Later, Ezekiel was forced to acknowledge that Nebuchadnezzar had failed to raze Tyre, and puts a curious spin on it:
Ezekial 29:17 In the twenty-seventh year, in the first month on the first day, the word of the Lord came to me: 18 “Son of man, Nebuchadnezzar king of Babylon drove his army in a hard campaign against Tyre; every head was rubbed bare and every shoulder made raw. Yet he and his army got no reward from the campaign he led against Tyre. 19 Therefore this is what the Sovereign Lord says: I am going to give Egypt to Nebuchadnezzar king of Babylon, and he will carry off its wealth. He will loot and plunder the land as pay for his army. 20 I have given him Egypt as a reward for his efforts because he and his army did it for me, declares the Sovereign Lord.

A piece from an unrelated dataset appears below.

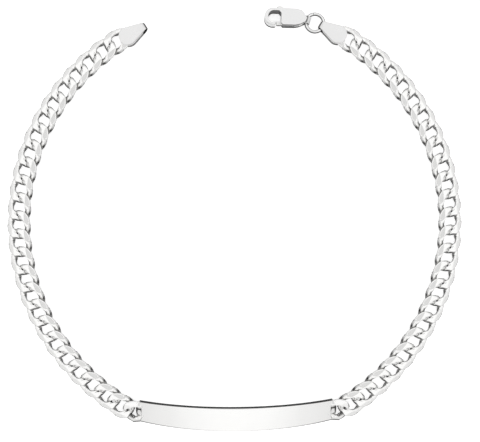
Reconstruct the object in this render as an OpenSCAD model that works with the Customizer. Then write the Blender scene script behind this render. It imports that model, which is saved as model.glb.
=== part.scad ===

Clearly it is not God's fault that Nebuchadnezzar failed, after all God is only all-powerful, sometimes that is just not enough. But God does reward Nebuchadnezzar for his troubles. This is the same Nebuchadnezzar who exiled 3000 Jews to Babylon, and destroyed and looted the First Temple, remember, so kind of odd that God would feel so good about him.

Is it possible that Ezekiel is trying to rationalise away Nebuchadnezzar's success in Egypt?


Naturally I could be wrong about some or all of this. It is impossible to know quite what happened so long ago. But one thing I am sure of, Ezekiel's prophecy is a very poor argument for Christianity.